### [Set task]
In the listing below, find the line containing "Continue the Blender" and the line containing "return item". Repeat exactly those two lines and every line between them, nothing more.
········
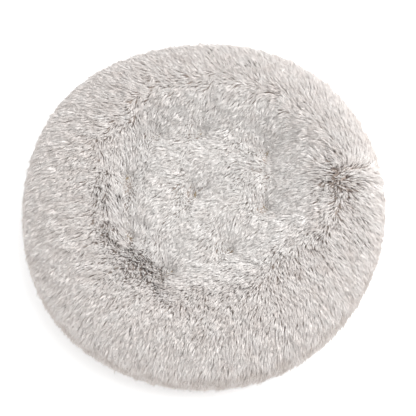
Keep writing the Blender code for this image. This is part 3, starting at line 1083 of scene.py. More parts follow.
@dataclass
class Pile:
    """Long pile, grown in locks whose hairs come together at the tip. Angles are in degrees."""

    skin: Skin
    comb: Comb
    pitch: float = 0.0024
    hairs: int = 3
    hair_length: float = 0.0190
    hair_radius: float = 0.00048
    root_spread: float = 0.0013
    sunk: float = 0.0012
    leans: tuple[float, float, float] = (45.0, 60.0, 71.0)
    clump_size: float = 0.0062
    clump_share: float = 0.75
    most_hairs: int = 11800
    quick_thinning: float = 1.12
    seed: int = 11
    scatter: float = 7.0
    curl: float = 0.05
    hair_curl: float = 0.03
    tip_spread: float = 0.0006
    lean_limits: tuple[float, float] = (12.0, 88.0)
    taper: tuple[float, float, float, float] = (0.95, 1.0, 0.72, 0.0)
    flatness: float = 0.75
    map_heights: tuple[float, float, float, float] = (0.01, 0.34, 0.67, 0.99)
    map_corners: tuple[float, float, float] = (-0.01, 0.01, 0.0)
    floor_gap: float = 0.0012
    floor_spread: float = 0.002
    floor_splay: float = 0.6
    # Width of the painted shade along the creases between ties
    crease_shade_width: float = 0.004
    stray_root_and_gap_shade: float = 0.45
    stray_root_and_gap_shade_share: float = 0.13

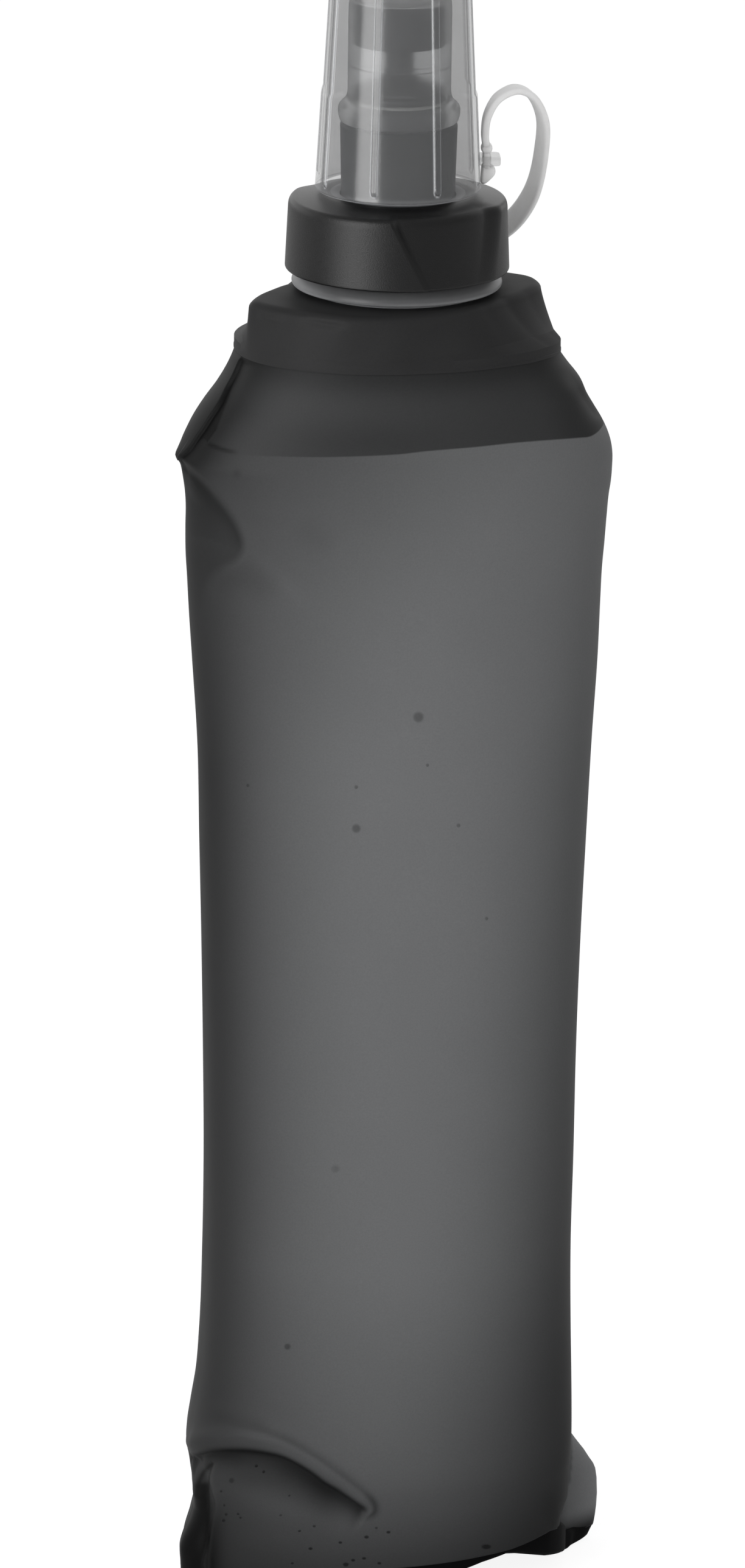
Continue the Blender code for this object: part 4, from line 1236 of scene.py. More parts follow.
        rings += [set_height(inside, rim + 0.0026), set_height(inside, rim)]
        mesh = np.array(rings)
        skirt = mesh[:sculpted]
        normals = self.outward(skirt)
        flat = self.view.pixels(skirt).reshape(-1, 2)
        facing = self.view.facing(skirt, normals).reshape(-1)
        lift = sum(crease.lift(flat) for crease in self.wrinkles) * facing
        mesh[:sculpted] += normals * lift.reshape(sculpted, self.sides)[..., None]
        item = skin("shoulder_shell", mesh, BLACK_MOULDING)
        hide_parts("shoulder")
        return item

    def plate_ring(self, turns: Array, inset: float) -> Array:
        """Return the shoulder plate's fold, which stands furthest out at its two corners."""
        radius = PLATE_REACH.at(np.degrees(turns), period=360.0)
        window = np.hanning(2 * int(len(turns) * 4.5 / 360) + 1)
        size = len(window)
        spread = np.concatenate([radius[-size:], radius, radius[:size]])
        smooth = np.convolve(spread, window / window.sum(), mode="same")[size:-size]
        return polar(turns, 0.001 * smooth - inset, 0.0)

    def build(self) -> list[tuple[bpy.types.Object, Carrier]]:
        """Return the body's pieces and what carries each."""
        for film in self.film():
            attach(film, Carrier.BASE.value)
            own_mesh(film)
        return [(self.base(), Carrier.BASE), (self.shoulder(), Carrier.TOP)]


# Cap: collar, tether, spout, stopper, sleeve and dust cap


@dataclass
class ScrewCollar:
    """The textured collar with its two sculpted grips."""

    foot: float = 0.3103
    top: float = 0.3266
    seat: float = 0.3274
    bore: float = 0.0224
    hole: float = 0.0130
    foot_radius: float = 0.0251
    top_radius: float = 0.0244
    step_radius: float = 0.0172
    roof: float = 0.0030
    edge: float = 0.0019
    grip_foot: Pair = (-87.6, -40.9)
    grip_top: Pair = (-106.7, -29.0)
    grip_depth: Pair = (0.0005, 0.0019)
    grip_wall: Pair = (4.2, 15.0)
    sides: int = 960
    pace: float = 0.00035

    def profile(self) -> Array:
        """Return the outer side from the step down to the foot, close enough to sculpt."""
        corners = [
            (self.hole + 0.001, self.seat, 0.0),
            (self.step_radius, self.seat, 0.0004),
            (self.top_radius - 0.0024, self.top, 0.0010),
            (self.top_radius, self.top - 0.0004, self.edge),
            (self.foot_radius, self.foot, 0.0006),
            (self.bore + 0.0004, self.foot, 0.0),
        ]
        points = np.array(rounded(corners, 10, closed=False))
        dense = [points[0]]
        for start, end in zip(points, points[1:]):
            count = max(1, int(np.linalg.norm(end - start) / self.pace))
            dense += [start + (end - start) * step / count for step in range(1, count + 1)]
        return np.array(dense)

    def recess(self, turns: Array, radius: Array, height: Array) -> Array:
        """Return how deep the grips are cut at each point: side, rounded edge and top alike."""
        share = np.clip((height - self.foot) / (self.top - self.foot), 0.0, 1.0)
        first = self.grip_foot[0] + (self.grip_top[0] - self.grip_foot[0]) * share
        last = self.grip_foot[1] + (self.grip_top[1] - self.grip_foot[1]) * share
        middle, half = (first + last) / 2, (last - first) / 2
        depth = self.grip_depth[0] + (self.grip_depth[1] - self.grip_depth[0]) * share
        outer = ease(radius, self.step_radius + 0.0006, self.top_radius - 0.0012)
        foot = ease(height, self.foot - 0.0001, self.foot + 0.0003)
        total = np.zeros_like(height + turns)
        for opposite in (0.0, 180.0):
            signed = aside(np.degrees(turns), middle + opposite)
            wall = np.where(signed < 0.0, *self.grip_wall)
            cut = 1.0 - ease(np.abs(signed), half - wall, half)
            total = total + cut * depth * outer * foot
        return total

    def build(self) -> list[tuple[bpy.types.Object, Carrier]]:
        """Return the collar."""
        turns = even_turns(self.sides)
        outer = self.profile()
        radius, height = outer[:, :1], outer[:, 1:]
        cut = self.recess(turns[None, :], radius, height)
        inner = (
            (self.bore, self.foot + 0.0006),
            (self.bore, self.seat - self.roof),
            (self.hole, self.seat - self.roof),
            (self.hole, self.seat - 0.0003),
        )
        rest = np.array([polar(turns, radius, height) for radius, height in inner])
        rings = np.concatenate([polar(turns, outer[:, :1] - cut, height), rest])
        item = skin("screw_collar", rings, SPARK_TEXTURE, sharp=50.0)
        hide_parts("collar")
        return [(item, Carrier.CAP)]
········
### [Output]
Continue the Blender code for this object: part 4, from line 1236 of scene.py. More parts follow.
        rings += [set_height(inside, rim + 0.0026), set_height(inside, rim)]
        mesh = np.array(rings)
        skirt = mesh[:sculpted]
        normals = self.outward(skirt)
        flat = self.view.pixels(skirt).reshape(-1, 2)
        facing = self.view.facing(skirt, normals).reshape(-1)
        lift = sum(crease.lift(flat) for crease in self.wrinkles) * facing
        mesh[:sculpted] += normals * lift.reshape(sculpted, self.sides)[..., None]
        item = skin("shoulder_shell", mesh, BLACK_MOULDING)
        hide_parts("shoulder")
        return item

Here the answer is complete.